Gustus explained that a two-thirds vote would be required by town meeting to authorize the selectmen to pursue a sale, therefore if the townspeople believe the proposal is premature or not in the town’s best interests, they can vote against it or simply vote to pass over it.
Nan Hockenbury, president of Lynnfield Historical Commission, was unhappy with being excluded from discussions between Gustus and town counsel in developing the historic preservation restrictions after requesting to be included in August.
“There are some provisions that we would not agree with,” Hockenbury said, adding, “The town government is remiss in excluding the Historic Commission from this discussion for a property that we helped you acquire.
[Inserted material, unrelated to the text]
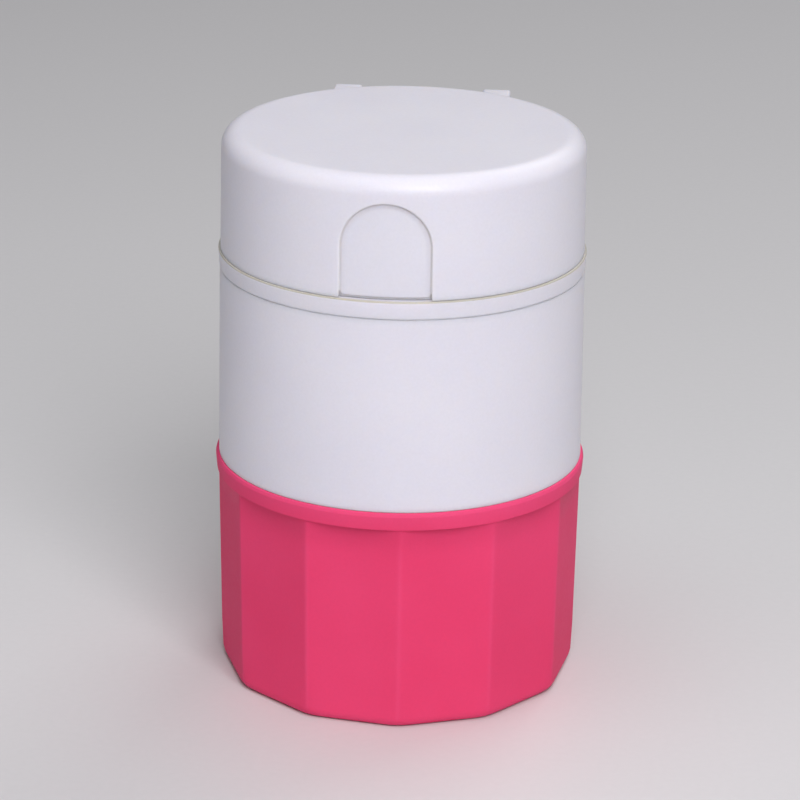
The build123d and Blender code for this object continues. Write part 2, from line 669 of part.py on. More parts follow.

We need to think twice about our cooperation in the town government and I’d like to know why we are always left out of these things.”
Gustus explained that the legal review of the material was just completed the day before the forum in a draft form and as he understood it from counsel the preservation restrictions were standard and would be reviewed by the Mass. Historic Commission.
“If you have specific concerns about the language we will do any reasonable accommodation,” Gustus said, adding “tweaks” could be made “right up to the time of the sale.”
Hockenbury said at a minimum the mural wallpaper should be required to be preserved and replacement windows should not be used as other viable options are available.
Gustus felt it would be unrealistic to place restrictions on what private owners could do with the interior of their home. He added that if the townspeople feel the protection of these and other features should be required it does open up a new “philosophical argument” over whether the town would prefer to pay the $1.5M to hold onto the property and maintain it rather than return it to private ownership.